Development of synthetic indices through PCA

In order to develop synthetic indices of the oceanographic indicators for each biogeochemical subprovince, we extracted the scaled and centered monthly time series of each oceanographic variable (except bathymetry) for each pixel within each biogeochemical subprovince. Although bathymetry is important for determining the biogeochemical subprovinces, it does not vary in time and was not included in the PCA. The strong seasonal cycle observed in all time-series was removed before performing the PCA as this signal swamps both the lower- and higher-frequencies of the time series (e.g., [44]). We then performed a PCA for each biogeochemical subprovince with an individual being the monthly value of each oceanographic variable for each pixel. We used the common cutoff of eigenvalues >1 to retain the unrotated principal components (PCs) (Table S1). We then took the monthly mean of the retained PCs over all the pixels, and used these as the synthetic indices of each biogeochemical subprovince.
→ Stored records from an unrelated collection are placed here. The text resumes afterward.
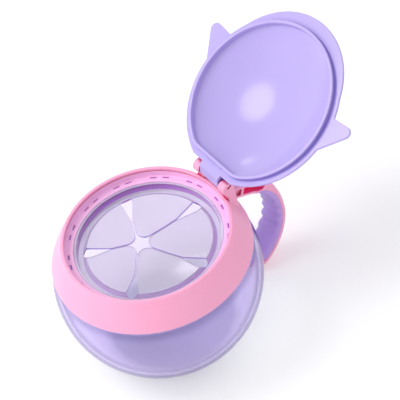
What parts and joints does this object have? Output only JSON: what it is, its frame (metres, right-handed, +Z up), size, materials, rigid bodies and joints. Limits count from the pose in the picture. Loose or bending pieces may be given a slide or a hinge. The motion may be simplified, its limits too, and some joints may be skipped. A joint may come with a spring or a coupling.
{
  "type": "toddler snack container",
  "caption": "Ball-shaped clear cup with a turn-off collar, hooked handle, soft slit flap over the mouth and a flip lid that swings back over the handle.",
  "frame": {"origin": "centre of the cup's flat base, on the surface that it stands on", "axes": "+Z up along the cup's axis; -Y towards the lid's thumb edge; the hinge and the handle towards +Y"},
  "size_m": [0.0922, 0.1484, 0.1099],
  "materials": {
    "cup_clear": "clear, gloss",
    "collar_pink": "satin",
    "grip_purple": "soft matte",
    "flap_soft": "translucent, gloss",
    "lid_lavender": "satin"
  },
  "bodies": {
    "cup": {"cup_body": "cup_clear"},
    "collar": {"collar": "collar_pink", "handle_arm": "collar_pink", "handle_grip": "grip_purple", "flap_ring": "flap_soft"},
    "lid": {"lid": "lid_lavender"},
    "petal_1": {"flap_petal_1": "flap_soft"},
    "petal_2": {"flap_petal_2": "flap_soft"},
    "petal_3": {"flap_petal_3": "flap_soft"},
    "petal_4": {"flap_petal_4": "flap_soft"},
    "petal_5": {"flap_petal_5": "flap_soft"}
  },
  "joints": [
    {"name": "collar_turn", "type": "hinge", "parent": "cup", "child": "collar", "pos_m": [0, 0, 0.04883], "axis": [0, 0, 1], "range_deg": [0, 60]},
    {"name": "lid_hinge", "type": "hinge", "parent": "collar", "child": "lid", "pos_m": [0, 0.0373, 0.06738], "axis": [1, 0, 0], "range_deg": [0, 150.6]},
    {"name": "petal_1_bend", "type": "hinge", "parent": "collar", "child": "petal_1", "pos_m": [0.01454, 0.02274, 0.05453], "axis": [0.8425, -0.5388, 0], "range_deg": [-12, 60], "stiffness_Nm_per_rad": 0.02},
    {"name": "petal_2_bend", "type": "hinge", "parent": "collar", "child": "petal_2", "pos_m": [-0.01714, 0.02086, 0.05453], "axis": [0.7727, 0.6347, 0], "range_deg": [-12, 60], "stiffness_Nm_per_rad": 0.02},
    {"name": "petal_3_bend", "type": "hinge", "parent": "collar", "child": "petal_3", "pos_m": [-0.02513, -0.00985, 0.05453], "axis": [-0.3649, 0.9311, 0], "range_deg": [-12, 60], "stiffness_Nm_per_rad": 0.02},
    {"name": "petal_4_bend", "type": "hinge", "parent": "collar", "child": "petal_4", "pos_m": [0.0016, -0.02695, 0.05453], "axis": [-0.9982, -0.0593, 0], "range_deg": [-12, 60], "stiffness_Nm_per_rad": 0.02},
    {"name": "petal_5_bend", "type": "hinge", "parent": "collar", "child": "petal_5", "pos_m": [0.02612, -0.00681, 0.05453], "axis": [-0.2521, -0.9677, 0], "range_deg": [-12, 60], "stiffness_Nm_per_rad": 0.02}
  ]
}
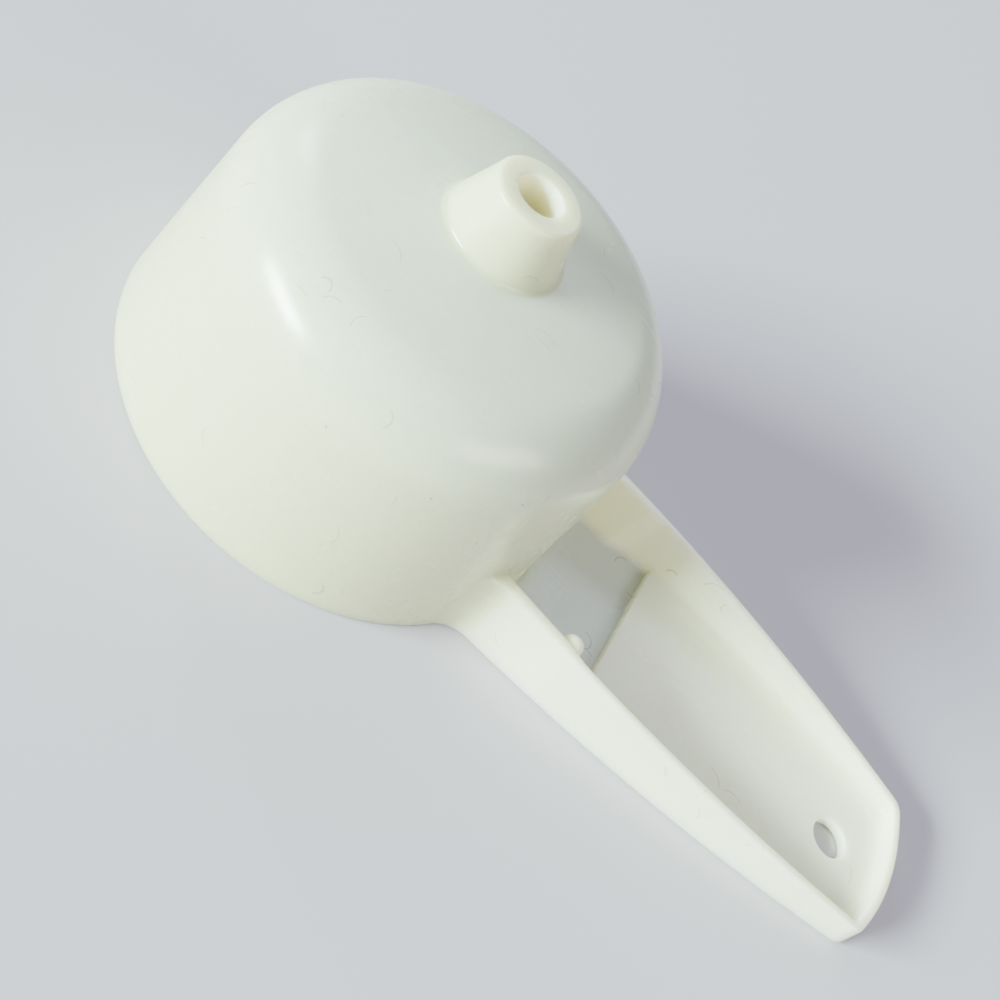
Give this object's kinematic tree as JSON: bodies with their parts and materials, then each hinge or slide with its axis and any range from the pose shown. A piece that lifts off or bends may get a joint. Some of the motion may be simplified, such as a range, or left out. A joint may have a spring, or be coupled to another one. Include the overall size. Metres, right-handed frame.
{
  "type": "handled kitchen funnel",
  "caption": "Small moulded plastic funnel with a round cup, a short tapered spout and a channel-section handle that ends in a hanging hole.",
  "frame": {"origin": "centre of the cup's mouth, on the plane of the mouth rim, which is the plane the funnel stands on", "axes": "+Z along the spout axis from the mouth to the outlet, +X from the cup axis along the handle to its tip"},
  "size_m": [0.1137, 0.056, 0.0391],
  "materials": {
    "milky_plastic": "translucent milky white polyethylene, semi-gloss with fine scratches"
  },
  "bodies": {
    "root": {"cup_wall": "milky_plastic", "cup_shoulder": "milky_plastic", "cup_dome": "milky_plastic", "spout": "milky_plastic", "handle_floor": "milky_plastic", "handle_wall_left": "milky_plastic", "handle_wall_right": "milky_plastic", "handle_tip_rim": "milky_plastic", "nub": "milky_plastic"}
  },
  "joints": []
}
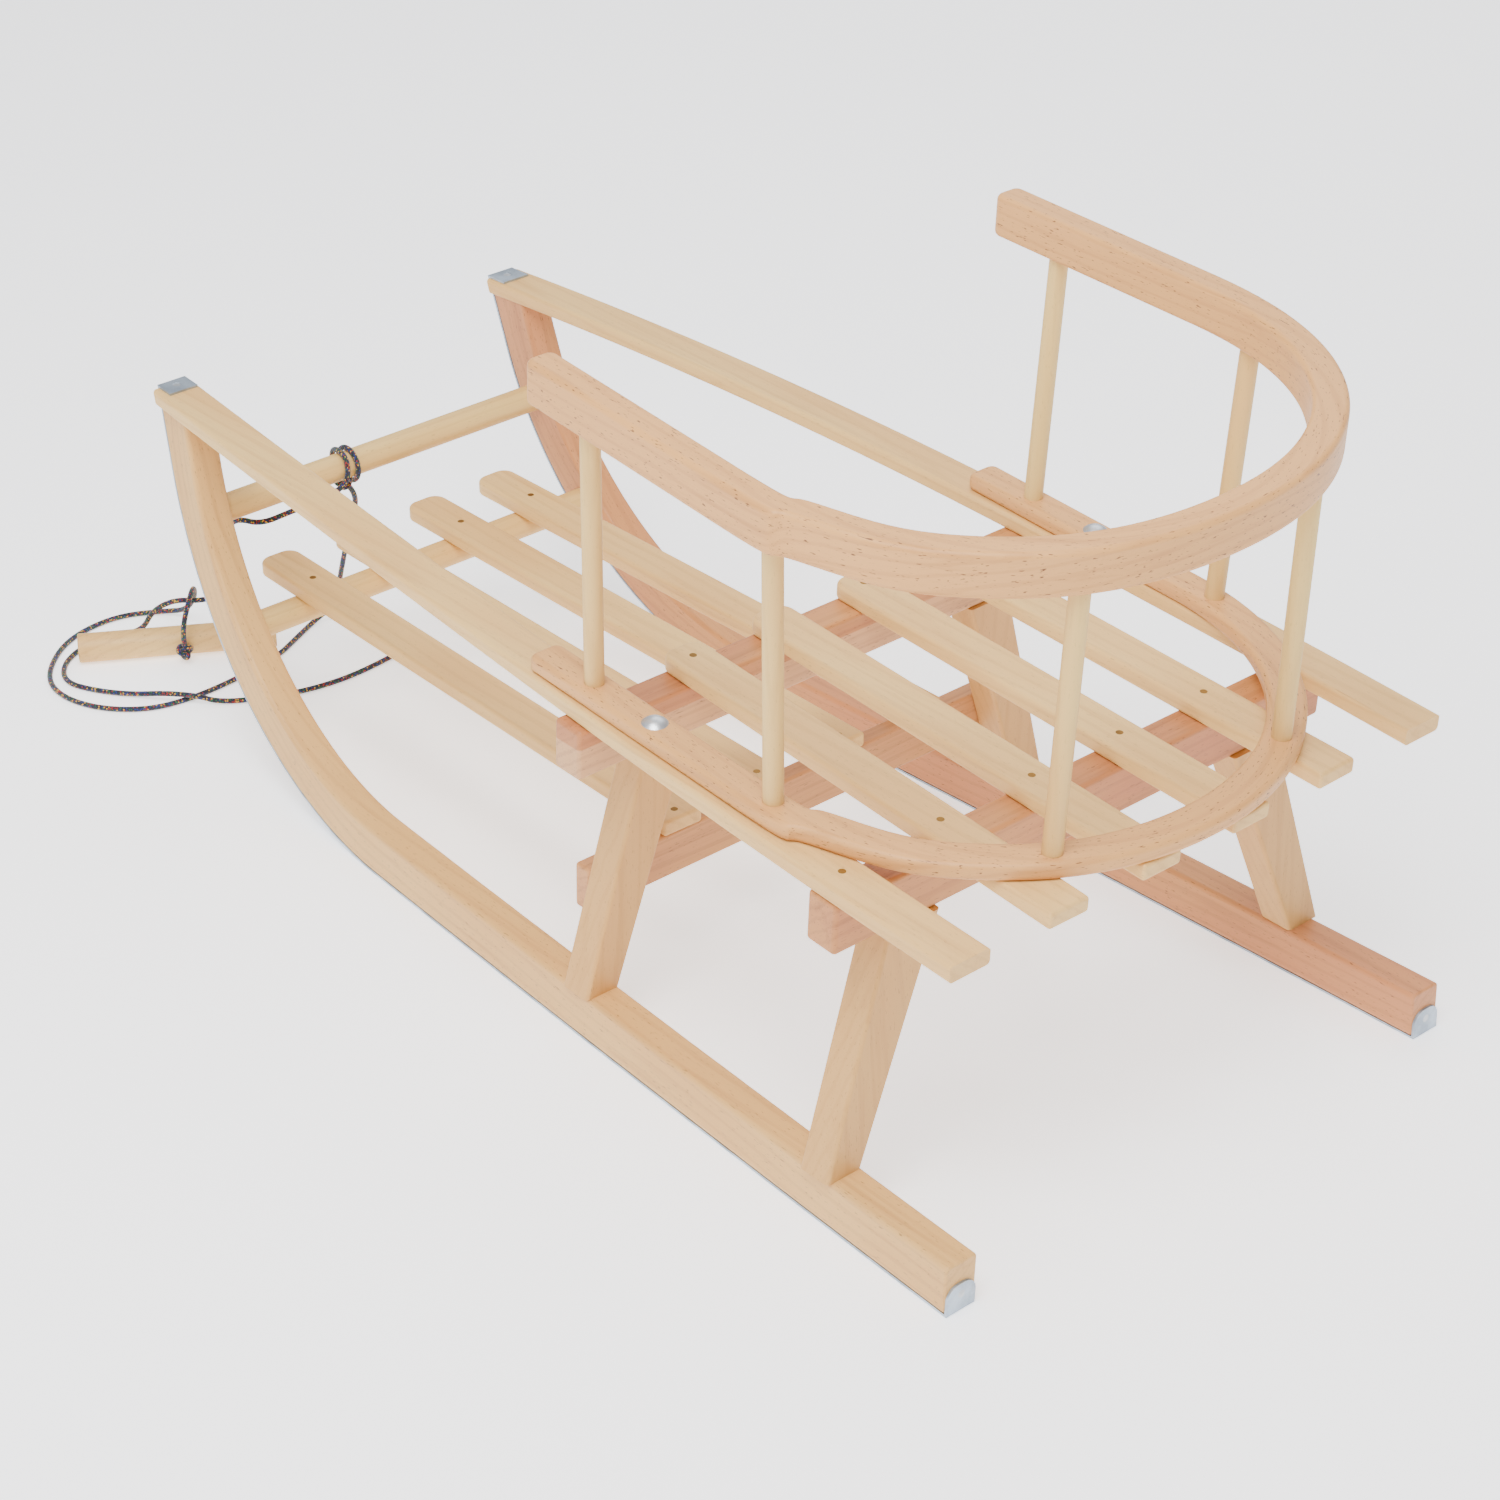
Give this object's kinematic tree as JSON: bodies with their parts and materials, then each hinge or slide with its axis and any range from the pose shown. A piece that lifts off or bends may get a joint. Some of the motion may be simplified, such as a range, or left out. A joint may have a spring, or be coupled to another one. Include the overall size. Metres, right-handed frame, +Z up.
{
  "type": "toboggan",
  "caption": "Wooden sled with curved runners, slatted seat and foot rest, a bentwood backrest on spindles, and a tow rope with a pull stick.",
  "frame": {"origin": "middle of the sled's footprint on the floor, between the runners, measured without the rope and pull stick", "axes": "+Z up, +Y towards the curved front, +X to the rider's right"},
  "size_m": [0.4369, 1.0109, 0.4561],
  "materials": {
    "beech": "sanded, unvarnished",
    "runner_beech": "sanded, unvarnished",
    "red_beech": "sanded, unvarnished",
    "steamed_beech": "sanded, unvarnished",
    "pale_dowel": "turned",
    "dowel": "turned",
    "zinc_steel": "zinc plated",
    "zinc_bolt": "bright zinc",
    "tin_screw": "zinc plated",
    "brass_screw": "yellow zinc",
    "rope": "braided"
  },
  "bodies": {
    "root": {"bolt_nuts": "zinc_bolt", "bolt_washers": "zinc_bolt", "carriage_bolts": "zinc_bolt", "foot_bar": "dowel", "foot_crossbar": "red_beech", "foot_slat_1": "beech", "foot_slat_2": "beech", "foot_slat_3": "beech", "foot_slat_4": "beech", "foot_slat_screws": "brass_screw", "front_crossbar": "red_beech", "front_leg_left": "beech", "front_leg_right": "beech", "hitch_knot": "rope", "leg_screws": "brass_screw", "lower_hoop": "steamed_beech", "pull_stick": "dowel", "rear_crossbar": "red_beech", "rear_leg_left": "beech", "rear_leg_right": "beech", "rope_long_leg": "rope", "rope_short_leg": "rope", "runner_left": "runner_beech", "runner_right": "runner_beech", "seat_slat_1": "beech", "seat_slat_2": "beech", "seat_slat_3": "beech", "seat_slat_4": "beech", "side_rail_left": "beech", "side_rail_right": "beech", "slat_screws": "brass_screw", "sole_left": "zinc_steel", "sole_right": "zinc_steel", "sole_screws": "tin_screw", "spindle_1": "pale_dowel", "spindle_2": "pale_dowel", "spindle_3": "pale_dowel", "spindle_4": "pale_dowel", "spindle_5": "pale_dowel", "spindle_6": "pale_dowel", "stick_knot": "rope", "tow_bar": "dowel", "upper_hoop": "steamed_beech"}
  },
  "joints": []
}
Finally, we investigated the mode of temporal variability of these synthetic indices. Spectra were calculated to show the variability of each time-series. Lagged correlations were then investigated between time-series and monthly anomalies of four independent large-scale climate indices known to influence Mediterranean Sea dynamics [45], [46]: North Atlantic Oscillation (NAO), the East Atlantic pattern (EA), the East Atlantic-West Russia pattern (EAWR), and the Scandinavian pattern (SCAND). These indices were computed by the National Oceanic and Atmospheric Administration/Climate Prediction Center.

Results

At the 5% threshold level, we find four subprovinces for the classical oceanographic features, four subprovinces for the mesoscale features and five subprovinces for the full combination of features (Table 1, Figure 2). Overall, the “classical” array (i.e., defined using the set of classical features) has the most stable boundaries in time and space (Figure 3a), while the boundaries for the “mesoscale” array (i.e., defined using the set of mesoscale features only) are highly variable (Figure 3b), as are the boundaries of the “full” array (i.e., defined using both classic and mesoscale features) (Figure 3c). This indicates that the apparent stability found for the classical array is not representative of the “true” in-situ variability of the oceanic environment. The 5% threshold identifies fewer biogeochemical subprovinces than the 1% threshold (Table 1; Figure 2; Figure S2 in File S1), which, in addition to higher stability (Figure 3; Figure S3 in File S1), makes them easier to monitor in a management context. The full array at the 5% threshold was finally determined to be the most useful for management purposes, as the subprovinces are realistic and inclusive of both classical and mesoscale features (Figure 2, 3, 4). We perform a PCA for the subprovinces defined for the 5% threshold of the full array to derive synthetic time series (Table S1, Figure 5). The first two PCs are retained for full subprovinces 1–3 (explaining up to 39% and 21% of the variance for PC1 and PC2, respectively), and the first three PCs are retained for full subprovinces 4–5 (explaining up to 27%, 20%, and 18% of the variance for PC1, PC2 and PC3, respectively). We find strong low frequency (interannual) energy for the first two PCs in all full subprovinces (Figure 6), with the PCs of subprovince 5 being particularly different from the rest, especially PC2. We do not find any meaningful correlations to large-scale climate indices for any of the retained PCs (Table S2).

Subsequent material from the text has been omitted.